[EXERCISE DESCRIPTION]: Start at the line containing "# Cross hole, from" and stop at the line containing "bpy.data.objects.remove(obj)"; copy those lines exactly, both ends included, and no others.

[DATA PROVIDED]:

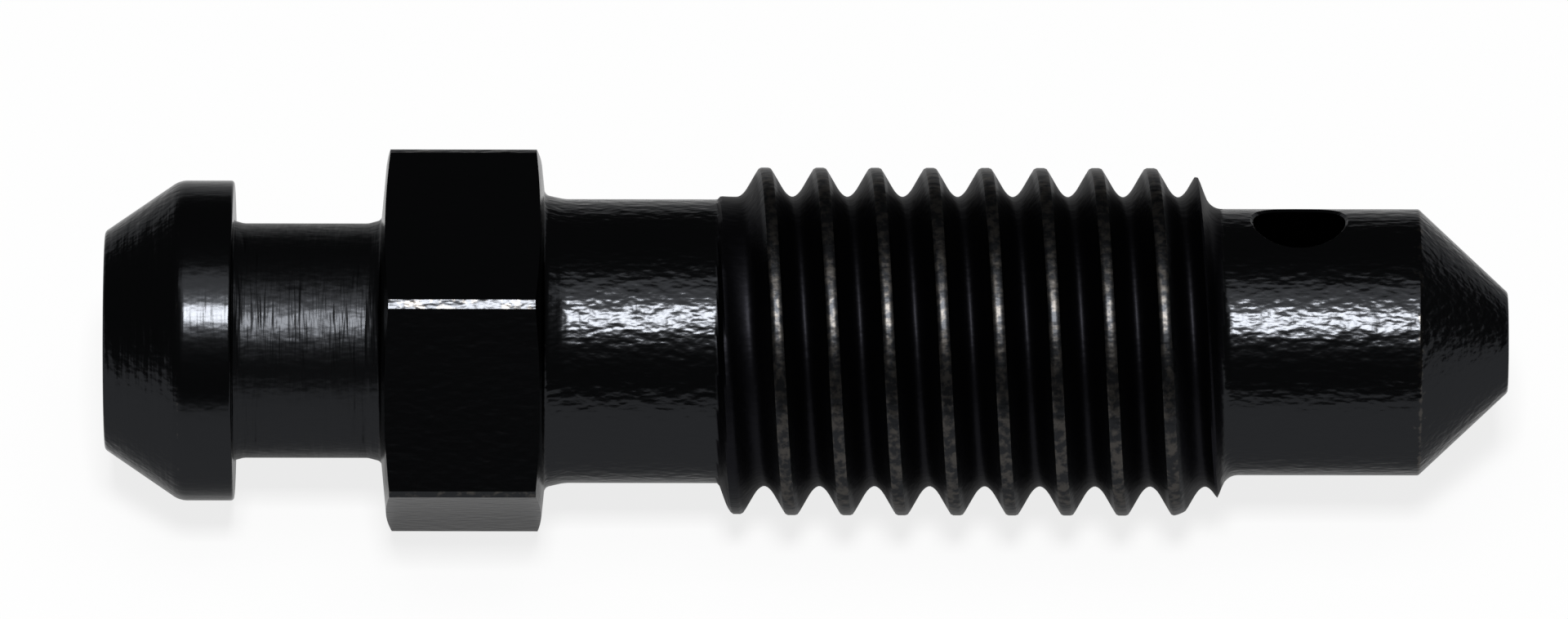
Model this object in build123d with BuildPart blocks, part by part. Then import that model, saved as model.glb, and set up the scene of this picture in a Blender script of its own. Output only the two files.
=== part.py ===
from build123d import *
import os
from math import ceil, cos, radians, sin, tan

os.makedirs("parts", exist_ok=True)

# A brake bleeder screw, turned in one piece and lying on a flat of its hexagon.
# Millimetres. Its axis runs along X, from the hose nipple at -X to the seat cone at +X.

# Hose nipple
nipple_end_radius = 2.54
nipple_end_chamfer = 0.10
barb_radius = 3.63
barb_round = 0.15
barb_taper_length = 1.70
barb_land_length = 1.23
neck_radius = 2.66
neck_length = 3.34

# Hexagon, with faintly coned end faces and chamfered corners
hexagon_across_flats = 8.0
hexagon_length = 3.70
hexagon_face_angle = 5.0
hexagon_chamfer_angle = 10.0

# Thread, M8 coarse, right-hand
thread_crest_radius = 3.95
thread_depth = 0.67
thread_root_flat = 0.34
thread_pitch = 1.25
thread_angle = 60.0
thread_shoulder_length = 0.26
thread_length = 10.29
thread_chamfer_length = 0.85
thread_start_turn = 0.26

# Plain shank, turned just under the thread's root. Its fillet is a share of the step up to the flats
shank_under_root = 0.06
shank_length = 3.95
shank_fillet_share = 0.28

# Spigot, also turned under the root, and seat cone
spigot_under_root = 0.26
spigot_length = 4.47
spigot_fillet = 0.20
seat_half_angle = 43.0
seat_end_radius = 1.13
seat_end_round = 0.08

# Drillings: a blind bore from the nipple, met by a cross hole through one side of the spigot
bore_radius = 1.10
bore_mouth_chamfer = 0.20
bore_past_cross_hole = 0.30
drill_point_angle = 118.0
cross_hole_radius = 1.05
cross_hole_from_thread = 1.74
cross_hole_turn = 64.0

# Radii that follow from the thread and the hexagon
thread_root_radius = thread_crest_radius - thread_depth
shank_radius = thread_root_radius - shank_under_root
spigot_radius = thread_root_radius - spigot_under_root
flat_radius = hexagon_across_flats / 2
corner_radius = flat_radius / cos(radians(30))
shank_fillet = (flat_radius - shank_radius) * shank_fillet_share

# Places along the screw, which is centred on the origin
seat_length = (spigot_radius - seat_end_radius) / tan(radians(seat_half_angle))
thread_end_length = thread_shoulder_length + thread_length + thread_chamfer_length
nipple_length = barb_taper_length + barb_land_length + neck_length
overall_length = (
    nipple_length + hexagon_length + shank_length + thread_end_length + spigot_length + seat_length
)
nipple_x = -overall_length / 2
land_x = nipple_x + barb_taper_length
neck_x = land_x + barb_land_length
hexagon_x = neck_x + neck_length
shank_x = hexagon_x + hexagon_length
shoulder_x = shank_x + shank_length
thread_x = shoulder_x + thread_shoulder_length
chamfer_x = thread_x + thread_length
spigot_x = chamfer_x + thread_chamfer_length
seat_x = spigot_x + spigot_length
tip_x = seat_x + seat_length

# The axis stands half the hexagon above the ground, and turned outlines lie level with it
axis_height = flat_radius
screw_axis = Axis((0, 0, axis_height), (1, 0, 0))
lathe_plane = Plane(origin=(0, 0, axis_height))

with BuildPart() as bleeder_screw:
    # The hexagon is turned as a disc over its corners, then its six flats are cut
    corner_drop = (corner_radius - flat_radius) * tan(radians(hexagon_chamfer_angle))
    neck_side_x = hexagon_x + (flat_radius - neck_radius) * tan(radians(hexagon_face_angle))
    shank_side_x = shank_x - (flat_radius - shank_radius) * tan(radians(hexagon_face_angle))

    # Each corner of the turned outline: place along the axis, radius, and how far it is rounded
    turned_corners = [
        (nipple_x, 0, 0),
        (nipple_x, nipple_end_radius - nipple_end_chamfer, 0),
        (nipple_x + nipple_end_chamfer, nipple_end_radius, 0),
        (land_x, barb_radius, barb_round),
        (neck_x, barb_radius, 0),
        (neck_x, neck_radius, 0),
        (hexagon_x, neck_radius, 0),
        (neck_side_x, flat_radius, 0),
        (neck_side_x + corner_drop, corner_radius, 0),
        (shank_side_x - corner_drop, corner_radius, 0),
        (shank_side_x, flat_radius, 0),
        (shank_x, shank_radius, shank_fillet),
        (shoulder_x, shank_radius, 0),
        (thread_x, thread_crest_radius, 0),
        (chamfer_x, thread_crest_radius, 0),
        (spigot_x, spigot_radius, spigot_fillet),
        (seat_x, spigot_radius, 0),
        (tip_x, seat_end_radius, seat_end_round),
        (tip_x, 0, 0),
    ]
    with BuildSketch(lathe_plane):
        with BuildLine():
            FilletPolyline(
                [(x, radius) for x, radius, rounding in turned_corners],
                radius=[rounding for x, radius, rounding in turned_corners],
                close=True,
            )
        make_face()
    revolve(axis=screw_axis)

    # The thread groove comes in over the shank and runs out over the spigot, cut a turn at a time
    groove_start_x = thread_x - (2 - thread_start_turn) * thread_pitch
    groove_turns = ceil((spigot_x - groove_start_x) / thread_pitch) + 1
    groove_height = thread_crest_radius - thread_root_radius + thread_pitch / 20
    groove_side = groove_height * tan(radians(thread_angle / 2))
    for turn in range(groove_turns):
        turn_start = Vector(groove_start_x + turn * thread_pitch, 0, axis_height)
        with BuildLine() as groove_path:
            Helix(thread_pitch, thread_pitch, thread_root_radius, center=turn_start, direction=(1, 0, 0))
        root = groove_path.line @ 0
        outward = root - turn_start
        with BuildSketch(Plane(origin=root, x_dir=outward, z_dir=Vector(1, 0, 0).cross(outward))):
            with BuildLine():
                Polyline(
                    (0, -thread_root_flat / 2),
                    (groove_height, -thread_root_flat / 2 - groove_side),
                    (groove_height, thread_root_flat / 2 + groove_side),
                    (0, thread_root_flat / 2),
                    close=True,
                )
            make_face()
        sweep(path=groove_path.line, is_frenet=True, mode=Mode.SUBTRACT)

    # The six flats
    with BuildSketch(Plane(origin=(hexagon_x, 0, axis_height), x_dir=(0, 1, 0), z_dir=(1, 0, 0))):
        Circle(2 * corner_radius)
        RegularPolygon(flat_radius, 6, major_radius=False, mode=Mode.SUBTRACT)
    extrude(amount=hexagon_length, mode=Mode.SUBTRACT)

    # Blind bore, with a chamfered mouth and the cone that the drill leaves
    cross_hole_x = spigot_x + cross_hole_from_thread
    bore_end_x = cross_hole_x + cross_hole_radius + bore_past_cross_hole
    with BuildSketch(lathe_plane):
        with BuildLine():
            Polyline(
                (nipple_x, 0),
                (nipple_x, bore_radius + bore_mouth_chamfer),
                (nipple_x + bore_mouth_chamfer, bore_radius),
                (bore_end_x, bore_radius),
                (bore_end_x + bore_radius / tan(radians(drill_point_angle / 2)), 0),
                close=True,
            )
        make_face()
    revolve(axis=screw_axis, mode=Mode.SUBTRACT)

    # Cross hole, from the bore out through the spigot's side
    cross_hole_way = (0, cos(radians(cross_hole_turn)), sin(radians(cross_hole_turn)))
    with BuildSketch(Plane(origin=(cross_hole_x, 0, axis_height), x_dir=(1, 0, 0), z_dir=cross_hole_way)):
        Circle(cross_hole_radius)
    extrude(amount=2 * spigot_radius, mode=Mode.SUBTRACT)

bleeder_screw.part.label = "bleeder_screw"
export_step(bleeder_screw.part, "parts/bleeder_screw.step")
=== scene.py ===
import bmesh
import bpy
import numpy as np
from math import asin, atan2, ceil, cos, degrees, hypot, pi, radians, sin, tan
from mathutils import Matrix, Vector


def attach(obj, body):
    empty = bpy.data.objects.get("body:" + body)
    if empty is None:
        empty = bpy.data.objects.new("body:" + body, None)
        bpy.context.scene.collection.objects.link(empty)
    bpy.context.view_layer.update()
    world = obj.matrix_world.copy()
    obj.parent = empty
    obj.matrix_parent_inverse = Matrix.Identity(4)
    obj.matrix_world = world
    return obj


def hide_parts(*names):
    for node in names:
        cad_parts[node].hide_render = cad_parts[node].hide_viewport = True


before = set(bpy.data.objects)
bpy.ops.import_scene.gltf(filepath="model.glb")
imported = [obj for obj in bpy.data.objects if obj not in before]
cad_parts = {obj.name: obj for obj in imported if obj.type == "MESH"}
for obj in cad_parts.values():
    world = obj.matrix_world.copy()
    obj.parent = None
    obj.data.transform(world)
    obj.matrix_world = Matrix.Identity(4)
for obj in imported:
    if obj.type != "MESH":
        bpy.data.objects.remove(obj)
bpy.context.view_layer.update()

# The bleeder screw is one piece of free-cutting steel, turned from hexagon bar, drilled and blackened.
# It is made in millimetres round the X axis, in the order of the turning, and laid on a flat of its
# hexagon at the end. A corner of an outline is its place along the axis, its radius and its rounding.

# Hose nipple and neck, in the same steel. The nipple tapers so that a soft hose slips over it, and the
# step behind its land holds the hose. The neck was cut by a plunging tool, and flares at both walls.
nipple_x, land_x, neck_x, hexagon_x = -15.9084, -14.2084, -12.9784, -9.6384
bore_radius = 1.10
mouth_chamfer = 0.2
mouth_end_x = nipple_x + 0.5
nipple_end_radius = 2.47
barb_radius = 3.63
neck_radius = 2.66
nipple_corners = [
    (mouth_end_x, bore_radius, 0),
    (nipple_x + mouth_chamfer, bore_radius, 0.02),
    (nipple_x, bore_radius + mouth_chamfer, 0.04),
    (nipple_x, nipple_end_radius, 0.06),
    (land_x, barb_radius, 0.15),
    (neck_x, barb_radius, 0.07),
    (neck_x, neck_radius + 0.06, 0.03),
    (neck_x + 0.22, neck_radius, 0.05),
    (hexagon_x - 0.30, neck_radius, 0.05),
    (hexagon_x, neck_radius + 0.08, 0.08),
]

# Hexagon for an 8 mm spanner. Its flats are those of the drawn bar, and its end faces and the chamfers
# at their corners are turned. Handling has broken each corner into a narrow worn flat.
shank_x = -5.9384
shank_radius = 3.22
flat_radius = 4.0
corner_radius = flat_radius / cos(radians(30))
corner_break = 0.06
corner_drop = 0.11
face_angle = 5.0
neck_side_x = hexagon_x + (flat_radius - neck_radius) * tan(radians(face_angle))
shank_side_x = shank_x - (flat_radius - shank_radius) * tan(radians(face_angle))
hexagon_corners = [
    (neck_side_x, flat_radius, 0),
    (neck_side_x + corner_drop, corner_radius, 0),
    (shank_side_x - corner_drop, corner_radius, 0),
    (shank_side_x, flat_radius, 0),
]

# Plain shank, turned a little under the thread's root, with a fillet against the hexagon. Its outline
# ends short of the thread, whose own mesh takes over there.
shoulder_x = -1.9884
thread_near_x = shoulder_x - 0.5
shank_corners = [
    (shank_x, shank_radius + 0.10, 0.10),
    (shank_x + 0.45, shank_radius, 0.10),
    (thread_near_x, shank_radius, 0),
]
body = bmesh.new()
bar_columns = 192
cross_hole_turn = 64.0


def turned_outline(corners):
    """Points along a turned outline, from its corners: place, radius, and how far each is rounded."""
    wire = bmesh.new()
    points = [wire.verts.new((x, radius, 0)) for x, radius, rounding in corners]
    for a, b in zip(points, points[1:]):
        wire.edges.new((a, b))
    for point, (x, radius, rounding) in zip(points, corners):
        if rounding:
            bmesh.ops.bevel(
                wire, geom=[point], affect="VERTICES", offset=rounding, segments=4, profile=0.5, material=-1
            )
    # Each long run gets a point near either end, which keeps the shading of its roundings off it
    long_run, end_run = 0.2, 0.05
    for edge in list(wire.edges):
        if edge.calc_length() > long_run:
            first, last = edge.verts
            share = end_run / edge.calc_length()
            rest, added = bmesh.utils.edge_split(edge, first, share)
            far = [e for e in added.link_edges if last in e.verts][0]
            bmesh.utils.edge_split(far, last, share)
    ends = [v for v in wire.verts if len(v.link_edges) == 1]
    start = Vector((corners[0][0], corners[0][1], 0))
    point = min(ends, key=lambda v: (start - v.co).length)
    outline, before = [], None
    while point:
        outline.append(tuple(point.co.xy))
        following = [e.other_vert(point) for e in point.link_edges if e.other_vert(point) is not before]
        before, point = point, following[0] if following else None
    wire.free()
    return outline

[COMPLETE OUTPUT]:
    # Cross hole, from the bore out through the spigot's side
    cross_hole_way = (0, cos(radians(cross_hole_turn)), sin(radians(cross_hole_turn)))
    with BuildSketch(Plane(origin=(cross_hole_x, 0, axis_height), x_dir=(1, 0, 0), z_dir=cross_hole_way)):
        Circle(cross_hole_radius)
    extrude(amount=2 * spigot_radius, mode=Mode.SUBTRACT)

bleeder_screw.part.label = "bleeder_screw"
export_step(bleeder_screw.part, "parts/bleeder_screw.step")
=== scene.py ===
import bmesh
import bpy
import numpy as np
from math import asin, atan2, ceil, cos, degrees, hypot, pi, radians, sin, tan
from mathutils import Matrix, Vector


def attach(obj, body):
    empty = bpy.data.objects.get("body:" + body)
    if empty is None:
        empty = bpy.data.objects.new("body:" + body, None)
        bpy.context.scene.collection.objects.link(empty)
    bpy.context.view_layer.update()
    world = obj.matrix_world.copy()
    obj.parent = empty
    obj.matrix_parent_inverse = Matrix.Identity(4)
    obj.matrix_world = world
    return obj


def hide_parts(*names):
    for node in names:
        cad_parts[node].hide_render = cad_parts[node].hide_viewport = True


before = set(bpy.data.objects)
bpy.ops.import_scene.gltf(filepath="model.glb")
imported = [obj for obj in bpy.data.objects if obj not in before]
cad_parts = {obj.name: obj for obj in imported if obj.type == "MESH"}
for obj in cad_parts.values():
    world = obj.matrix_world.copy()
    obj.parent = None
    obj.data.transform(world)
    obj.matrix_world = Matrix.Identity(4)
for obj in imported:
    if obj.type != "MESH":
        bpy.data.objects.remove(obj)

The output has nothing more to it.